An appraiser never takes into account commissions, they are part of the sale. However, they do consider closing costs paid by the seller/builder.
0 votes
Edmund Choi, Agent, Paoli, PA
Sun Mar 21, 2010
True value is what a buyer is willing to pay for a property and what an appraiser values it, for lending purposes. All costs, including but not limited to marketing expenses, transfer taxes, inspections, certifications, etc., involved with the purchase and selling of a property is the cost of doing business.
0 votes
Heather Mori…, Agent, Allentown, PA
Sat Mar 20, 2010
The Market Value of a Property is the Market Value of a Property - This value is based on what other homes like this have sold for in the same community - This is how an appraiser will value the property. The way the seller spends his profit is his own business.

It's as easy as that.

The profit from a sale that is worth the Market Value of $400,000.00 may be spent on Mortgage Loans, Construction supplies, labor, commissions, land costs, employee payroll, any number of things. The bottom line is...it is none of anyone's business what the seller does with their money during or after the sale...They can hire professional real estate agents to handle this very important process or they can hire employee's and pay them or they can ever hire Attorney's. It really should not matter to the buyer...
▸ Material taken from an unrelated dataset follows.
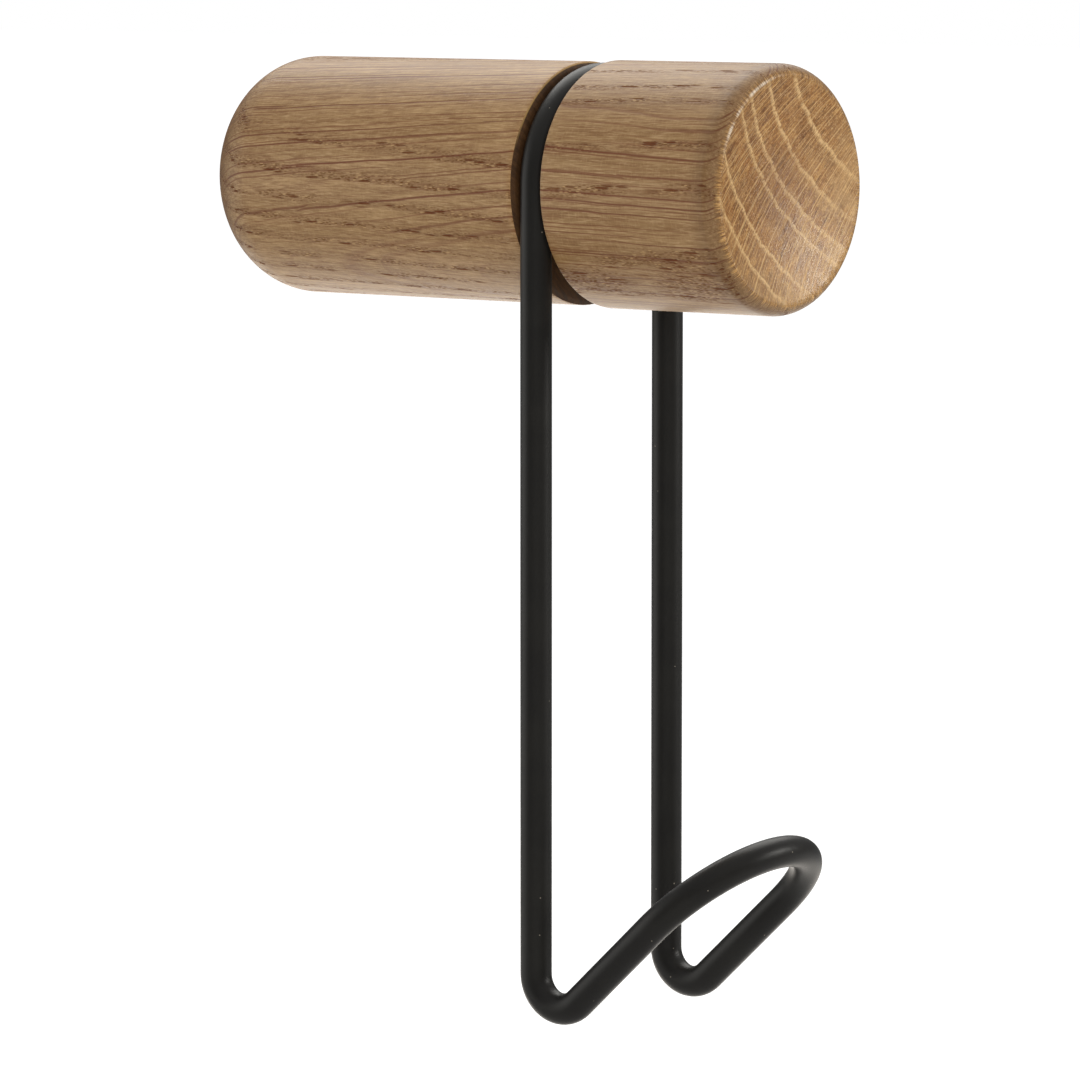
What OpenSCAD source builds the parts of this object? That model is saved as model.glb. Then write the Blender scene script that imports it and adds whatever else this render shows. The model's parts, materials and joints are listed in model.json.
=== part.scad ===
// Single wall hook: a round oak peg that stands out from the wall, a separate oak knob on its
// front end, and a closed loop of steel wire that hangs in the groove between them and turns up
// into a hook at the bottom.
//
// The origin is the centre of the peg's back end, on the wall. The wall is the plane y = 0, the
// peg points along -Y, +X is to the side and +Z is up. All sizes are in millimetres.

/* [Rear peg] */
// Diameter of the rear peg
peg_d = 39.5; // [36:0.5:50]
// Length of the rear peg, from the wall to its front face
peg_len = 69.8; // [60:0.1:120]
// Radius of the rounded edge at the wall end
peg_back_r = 12.5; // [2:0.5:12.5]
// Bevel of the front rim, measured across the radius
peg_bevel_radial = 0.8; // [0.2:0.1:2]
// Bevel of the front rim, measured along the peg
peg_bevel_axial = 0.5; // [0.2:0.1:2]

/* [Front knob] */
// Diameter of the front knob
knob_d = 40; // [36:0.5:50]
// Length of the front knob, from the groove to the crest of its rim
knob_len = 34.9; // [24:0.1:60]
// Radius of the rounding that leads up to the crest
knob_rim_r = 3; // [2:0.5:5]
// Width of that rounded rim, from the knob's side to the crest
knob_rim_w = 1.8; // [0.8:0.1:2]
// Depth of the dish in the front face
dish_depth = 2.5; // [0.5:0.5:5]
// Bevel of the back edge, at the groove
knob_back_bevel = 0.3; // [0.1:0.1:1]

/* [Neck] */
// Diameter of the collar between peg and knob, which the wire hangs on
neck_d = 28.7; // [20:0.1:30]
// Width of the groove, which is the length of the collar
groove_w = 5.8; // [5.5:0.1:8]
// Bevel of the collar's bore at each end
collar_bevel = 0.5; // [0.2:0.1:1]

/* [Wire hook] */
// Diameter of the coated wire
wire_d = 5.1; // [3:0.1:5.4]
// Drop from the peg's axis to the centres of the bottom bends
hook_drop = 126.8; // [60:0.1:200]
// Radius of the bottom bends, to the centre of the wire
bend_r = 5.3; // [4:0.1:10]
// Angle of the rising arms above level
arm_angle = 42.4; // [20:0.1:60]
// Length of the straight stretch of each arm
arm_len = 20.2; // [5:0.1:40]
// Gap between the wire and the collar, across the radius
neck_gap = 0.1; // [0.05:0.05:0.2]
// Gap between the wire and the peg's front face
face_gap = 0.15; // [0.1:0.05:0.2]

/* [Hidden fixings] */
// Thread diameter of the stud that joins peg and knob
stud_d = 6; // [5:1:6]
// Thread pitch of the joining stud
stud_pitch = 1; // [0.8:0.2:1]
// Length of the joining stud
stud_len = 36; // [30:1:40]
// Outer diameter of the threaded inserts that the stud screws into
join_insert_d = 10; // [9:0.5:12]
// Length of each of those two inserts
join_insert_len = 15; // [12:1:18]
// Core diameter of the M8 thread in the wall insert
wall_bore_d = 6.8; // [6.6:0.1:7]
// Outer diameter of the wall insert
wall_insert_d = 12; // [11:0.5:13]
// Length of the wall insert
wall_insert_len = 20; // [15:1:30]
// Pitch of the coarse outer thread of all inserts
insert_pitch = 2.5; // [2:0.5:3]
// Width and depth of the screwdriver slot in each insert
drive_slot = 1.5; // [1:0.1:2]

/* [Hidden] */

$fn = 128;
WIRE_FN = 64;              // facets round the wire's section
EPS = 0.01;                // overshoot of a slot through a face
OVERCUT = 1;               // how far the larger cuts run past the solid
BEND_LAP = 0.6;            // degrees by which each bottom bend runs on inside its arm
LAP_SWELL = 0.01;          // how much thicker the arms are, so that they enclose that lap
STUD_THREAD_SHARE = 0.54;  // depth of the stud's thread, as a share of its pitch
INSERT_THREAD_SHARE = 0.3; // depth of the inserts' outer thread, as a share of its pitch
OAK = "#b98f62";
BLACK = "#2a2927";
BRASS = "#c2a14d";
ZINC = "#b4b7ba";

peg_r = peg_d / 2;
knob_r = knob_d / 2;
wire_r = wire_d / 2;
knob_back = peg_len + groove_w;                 // distance from the wall to the knob's back face
loop_r = neck_d / 2 + neck_gap + wire_r;        // half the spacing of the legs, and the arch's radius
hook_plane = peg_len + face_gap + wire_r;       // distance from the wall to the plane of the legs
crest_r = knob_r - knob_rim_w;                  // radius of the sharp crest round the dish
rim_centre_r = knob_r - knob_rim_r;             // where the rim's rounding is centred: from the axis,
rim_centre = knob_len                           // and from the knob's back face
    - sqrt(knob_rim_r * knob_rim_r - (crest_r - rim_centre_r) * (crest_r - rim_centre_r));
dish_r = (crest_r * crest_r + dish_depth * dish_depth) / (2 * dish_depth);
stud_depth = STUD_THREAD_SHARE * stud_pitch;    // depth of the stud's thread
stud_clearance = 0.25;                          // gap between the stud and the collar's bore
insert_depth = INSERT_THREAD_SHARE * insert_pitch;  // depth of the inserts' outer thread
pilot_extra = 3;                                // how much deeper each pilot hole is than its insert
stud_start = knob_back - groove_w / 2 - stud_len / 2;

// Moves a solid drawn upwards from the origin so that it runs away from the wall,
// starting at the given distance from it.
module from_wall(distance) {
    translate([0, -distance, 0])
        rotate([90, 0, 0])
            children();
}

// The same, but running back towards the wall.
module to_wall(distance) {
    translate([0, -distance, 0])
        rotate([-90, 0, 0])
            children();
}

// A rod with a ridge for each turn of its thread and a bevelled end at top and bottom.
module threaded_rod(d, depth, pitch, length) {
    turns = floor(length / pitch);
    lead = (length - turns * pitch) / 2;
    root = d / 2 - depth;
    ridges = [for (i = [0:turns - 1], side = [0, 1])
        side == 0 ? [root, lead + i * pitch] : [d / 2, lead + (i + 0.5) * pitch]];
    rotate_extrude()
        polygon(concat([[0, 0], [root, 0]], ridges, [[root, length - lead], [root, length], [0, length]]));
}

// The outside of a threaded insert.
module insert_body(d, length) {
    threaded_rod(d, insert_depth, insert_pitch, length);
}

// The cut in the wood that an insert fills, with the rest of its pilot hole.
module insert_cut(d, length) {
    insert_body(d, length);
    cylinder(d = d - 2 * insert_depth, h = length + pilot_extra);
}

// The slot across the outer end of an insert.
module slot_cut(d) {
    translate([0, 0, drive_slot / 2])
        cube([d + OVERCUT, drive_slot, drive_slot + EPS], center = true);
}

// The threaded stud, along the axis of peg and knob.
module stud_body() {
    from_wall(stud_start)
        threaded_rod(stud_d, stud_depth, stud_pitch, stud_len);
}

// The rear peg: a cylinder with a large rounding at the wall end and a bevelled front rim.
module rear_peg() {
    color(OAK)
        difference() {
            from_wall(0)
                rotate_extrude()
                    difference() {
                        union() {
                            translate([0, peg_back_r])
                                square([peg_r, peg_len - peg_back_r]);
                            square([peg_r - peg_back_r, peg_len / 2]);
                            intersection() {
                                translate([peg_r - peg_back_r, peg_back_r])
                                    circle(r = peg_back_r);
                                square([peg_r, 2 * peg_back_r]);
                            }
                        }
                        polygon([[peg_r, peg_len - peg_bevel_axial],
                                 [peg_r + OVERCUT, peg_len - peg_bevel_axial],
                                 [peg_r + OVERCUT, peg_len + OVERCUT],
                                 [peg_r - peg_bevel_radial, peg_len + OVERCUT],
                                 [peg_r - peg_bevel_radial, peg_len]]);
                    }
            from_wall(0)
                insert_cut(wall_insert_d, wall_insert_len);
            to_wall(peg_len)
                insert_cut(join_insert_d, join_insert_len);
        }
}

// The collar clamped between peg and knob.
module neck_collar() {
    bore_r = stud_d / 2 + stud_clearance;
    color(OAK)
        from_wall(peg_len)
            rotate_extrude()
                polygon([[bore_r + collar_bevel, 0],
                         [neck_d / 2, 0],
                         [neck_d / 2, groove_w],
                         [bore_r + collar_bevel, groove_w],
                         [bore_r, groove_w - collar_bevel],
                         [bore_r, collar_bevel]]);
}

// The front knob: a cylinder with a rounded front rim and a shallow dish in its front face.
module front_knob() {
    color(OAK)
        difference() {
            from_wall(knob_back)
                rotate_extrude()
                    difference() {
                        union() {
                            translate([0, knob_back_bevel])
                                square([knob_r, rim_centre - knob_back_bevel]);
                            square([rim_centre_r, rim_centre + knob_rim_r]);
                            translate([rim_centre_r, rim_centre])
                                circle(r = knob_rim_r);
                            polygon([[0, 0],
                                     [knob_r - knob_back_bevel, 0],
                                     [knob_r, knob_back_bevel],
                                     [0, knob_back_bevel]]);
                        }
                        translate([0, knob_len - dish_depth + dish_r])
                            circle(r = dish_r);
                    }
            from_wall(knob_back)
                insert_cut(join_insert_d, join_insert_len);
        }
}

// A curved stretch of wire in the XY plane, starting at +X and turning towards +Y.
module wire_bend(radius, angle, r = wire_r) {
    rotate_extrude(angle = angle)
        translate([radius, 0])
            circle(r = r, $fn = WIRE_FN);
}

// A straight stretch of wire along +Z.
module wire_run(length, r = wire_r) {
    cylinder(r = r, h = length, $fn = WIRE_FN);
}

// The arch over the collar, the two legs and the two bottom bends.
module hook_legs() {
    from_wall(hook_plane)
        wire_bend(loop_r, 180);
    for (side = [-1, 1]) {
        translate([side * loop_r, -hook_plane, -hook_drop])
            wire_run(hook_drop);
        translate([side * loop_r, -hook_plane - bend_r, -hook_drop])
            rotate([-90, 0, 90])
                wire_bend(bend_r, 90 + arm_angle + BEND_LAP);
    }
}

// The two rising arms and the round tip where they meet.
module hook_arms() {
    arm_r = wire_r + LAP_SWELL;
    arm_y = hook_plane + bend_r + bend_r * sin(arm_angle);
    arm_z = hook_drop + bend_r * cos(arm_angle);
    translate([0, -arm_y, -arm_z])
        rotate([180 - arm_angle, 0, 0]) {
            for (side = [-1, 1])
                translate([side * loop_r, 0, 0])
                    rotate([-90, 0, 0])
                        wire_run(arm_len, arm_r);
            translate([0, arm_len, 0])
                wire_bend(loop_r, 180, arm_r);
        }
}

// The wire hook, one closed loop.
module wire_hook() {
    color(BLACK)
        union() {
            hook_legs();
            hook_arms();
        }
}

// The stud that screws into both inserts and clamps the collar.
module joining_stud() {
    color(ZINC)
        stud_body();
}

// The insert in the front end of the peg.
module peg_insert() {
    color(BRASS)
        difference() {
            to_wall(peg_len)
                difference() {
                    insert_body(join_insert_d, join_insert_len);
                    slot_cut(join_insert_d);
                }
            stud_body();
        }
}

// The insert in the back of the knob.
module knob_insert() {
    color(BRASS)
        difference() {
            from_wall(knob_back)
                difference() {
                    insert_body(join_insert_d, join_insert_len);
                    slot_cut(join_insert_d);
                }
            stud_body();
        }
}

// The insert in the back of the peg, which takes the wall stud.
module wall_insert() {
    color(BRASS)
        from_wall(0)
            difference() {
                insert_body(wall_insert_d, wall_insert_len);
                slot_cut(wall_insert_d);
                translate([0, 0, -OVERCUT])
                    cylinder(d = wall_bore_d, h = wall_insert_len + 2 * OVERCUT);
            }
}

rear_peg();
neck_collar();
front_knob();
wire_hook();
joining_stud();
peg_insert();
knob_insert();
wall_insert();
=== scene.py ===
"""The looks of the wall hook: turned oak peg, collar and knob, black coated wire, brass and zinc fixings.

Everything is in metres in the CAD frame: the wall is the plane y = 0, the peg points along -Y and +Z is
up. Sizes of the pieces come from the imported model's boxes; the oak's own figure is given in millimetres.
"""
import json
import math

import bmesh
import bpy
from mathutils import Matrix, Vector


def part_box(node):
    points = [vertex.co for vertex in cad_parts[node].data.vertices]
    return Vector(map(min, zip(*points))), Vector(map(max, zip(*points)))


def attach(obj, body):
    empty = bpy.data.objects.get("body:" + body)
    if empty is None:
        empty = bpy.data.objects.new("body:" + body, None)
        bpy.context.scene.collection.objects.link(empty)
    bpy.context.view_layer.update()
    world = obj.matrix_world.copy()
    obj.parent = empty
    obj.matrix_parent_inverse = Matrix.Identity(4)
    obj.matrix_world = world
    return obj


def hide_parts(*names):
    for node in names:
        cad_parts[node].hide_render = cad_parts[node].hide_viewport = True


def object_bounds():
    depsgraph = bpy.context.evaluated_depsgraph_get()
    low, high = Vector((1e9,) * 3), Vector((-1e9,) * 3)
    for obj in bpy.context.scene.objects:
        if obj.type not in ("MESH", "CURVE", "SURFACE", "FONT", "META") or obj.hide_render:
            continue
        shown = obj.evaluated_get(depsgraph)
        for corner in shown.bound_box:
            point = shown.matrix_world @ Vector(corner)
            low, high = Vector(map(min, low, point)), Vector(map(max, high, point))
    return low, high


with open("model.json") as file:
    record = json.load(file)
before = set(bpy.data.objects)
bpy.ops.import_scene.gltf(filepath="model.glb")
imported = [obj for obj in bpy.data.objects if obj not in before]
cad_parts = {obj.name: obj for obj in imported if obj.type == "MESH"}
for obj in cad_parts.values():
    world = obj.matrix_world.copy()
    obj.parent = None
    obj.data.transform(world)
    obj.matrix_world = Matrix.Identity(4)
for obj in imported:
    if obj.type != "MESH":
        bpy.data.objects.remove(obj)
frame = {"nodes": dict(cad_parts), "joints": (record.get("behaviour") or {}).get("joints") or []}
CAD_LOW, CAD_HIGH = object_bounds()

MM = 0.001

# ---------------------------------------------------------------- sizes read from the frame
PEG_LOW, PEG_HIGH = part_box("rear_peg")
COLLAR_LOW, COLLAR_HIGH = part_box("neck_collar")
KNOB_LOW, KNOB_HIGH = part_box("front_knob")
WIRE_LOW, WIRE_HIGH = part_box("wire_hook")
WALL_INSERT_LOW, WALL_INSERT_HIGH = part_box("wall_insert")
PEG_INSERT_LOW, PEG_INSERT_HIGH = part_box("peg_insert")
KNOB_INSERT_LOW, KNOB_INSERT_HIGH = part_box("knob_insert")
STUD_LOW, STUD_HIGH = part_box("joining_stud")

PEG_R = PEG_HIGH.x
PEG_FRONT = -PEG_LOW.y
KNOB_R = KNOB_HIGH.x
KNOB_BACK = -KNOB_HIGH.y
KNOB_CREST = -KNOB_LOW.y
COLLAR_R = COLLAR_HIGH.x
HOOK_PLANE = -frame["joints"][0]["pos_m"][1]
WIRE_R = HOOK_PLANE + WIRE_HIGH.y
LOOP_R = WIRE_HIGH.x - WIRE_R

# ---------------------------------------------------------------- shapes inside those boxes
PEG_BACK_R = 12.5 * MM        # rounding at the wall end
PEG_BEVEL = (0.8 * MM, 0.5 * MM)   # front rim, across and along
PEG_BORE_EXTRA = 3 * MM       # how much deeper each pilot hole is than its insert
KNOB_RIM_R = 3 * MM           # rounding that leads up to the crest round the dish
KNOB_RIM_W = 1.8 * MM         # width of that rim, from the knob's side to the crest
KNOB_BACK_BEVEL = 0.3 * MM
DISH_DEPTH = 2.5 * MM
EDGE_BREAK = 0.15 * MM        # rounding of the other sharp edges of the wood
COLLAR_BEVEL = 0.5 * MM
BORE_CLEARANCE = 0.25 * MM    # round the stud in the collar
BEND_R = 5.3 * MM             # bottom bends of the wire
ARM_ANGLE = math.radians(42.4)
ARM_LEN = 20.2 * MM
BEND_CENTRE_Z = WIRE_LOW.z + WIRE_R + BEND_R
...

The buyer's only concern is that they are not paying over current market value for the home. This information can only be given to you by a professional real estate agent in your area or an appraiser once the home is appraised.

I hope this information has helped you.
0 votes
Maureen Inge…, Agent, Media, PA
Sat Mar 20, 2010
It is not the builder's agent or the buyer's agent that gets the commission. It is the builder and the buyer's agent's real estate firm that gets the commission. The builder pays salary and/or commission to the site agent depending on how they set it up. I cannot speak to that. In the case of the real estate company, most companies take a percentage off the top of the commission to send to Corporate, typically 6-8%. What is left goes to the Broker of the company. The broker splits the remaining commission with the agent according to a contract they have between them-- 50/50. 60/40,70/30. When the agent receives their share, they pay all their staff (if they have a team or assistants) typically $10-20/hr. Many companies charge their agents an office or desk fee, copier paper fee ( color copies $.20/copy,), E and O insurance, phone line fees,internet and tech support fees,web site fees. Then there are lead generation expenses, enhancement to the MLS and Realtor.com, etc. charges, marketing exenses, appointment center charges....... That's just the tangible stuff. Now we get into the time spent on the phone, Blackberry and internet communication with all parties, other agents,title companies,mortgage companies, file work, follow up,MLS entry, conveyancing,searching for properties for the buyer and comparative market analyses for the seller (hours of work). We are on the phone from dawn to dusk,answering questions, putting out fires,checking up,negotiating contracts, home inspections,and the like, till weel into the night many times... 24/7. An attorney charges hourly and bill s monthly, regardless of the outcome of the case, in most instances. You know their fees. Realtors don't get their portion of the fee until after the property closes. Even after settlement, there is lots of followup. Sooo, now you see where the money goes and hopefully have a better understanding of the process. And, if the property appraises for $400,000, that's its worth. The commission is the cost of doing business.
0 votes
James Deskins, Agent, Worthington, OH
Sat Mar 20, 2010
The true value is 400K. Ask the appraiser. The commission comes OUT OF the price, it does not get added to it. If the seller pays 3K of your closing costs does that mean the appraiser will appraise the house at 397K? Nope.
0 votes
Robin Coons…, , Phoenix, AZ
Sat Mar 20, 2010
You are not including all the other closing costs. It's funny how sellers question the value of real estate agents. Many don't see what the agent goes through in order to sell their home, especially short sales. It is rare that things come together quickly, unless the seller is realistic about his price. First off things such as virtual tours, pictures, advertising, paying MLS and all the fees associated costs lots of money, the broker needs their split for all that they pay out., plus if it is a major real estate firm there is a franchise fee paid by the agent. The agent must attend schooling every year and know the law. Real estate agents also pay for Errors and Omission insurance, in the event someone in the transaction decides to sue. Plus you have daily phone calls, promoting the property, so the seller agent works on your home maybe 2-3 hours a day everyday including Saturdays or Sundays. In the meantime the buyer's agent is investigating all properties for his client, driving hours to find the perfect property and he also has the same expenses. Think of all the gas money. Then you have the escrow instructions, contracts, inspections etc. Let's say that during the year either one of the agents sell 5 homes a year at the same price. $400,000 x 3% = $12,000 x 5 = $60,000. Let's say the broker fee is 40%, franchise fee 10%, education and fees 8%, marketing properties 15%. Let me ask you a question : Would you work this hard for $2760 per house? If it's 3 hours a day for 90 days or 270 hours of work that's only $10.22 per hour or $13,800 per year. What do you think? Are agents worth it?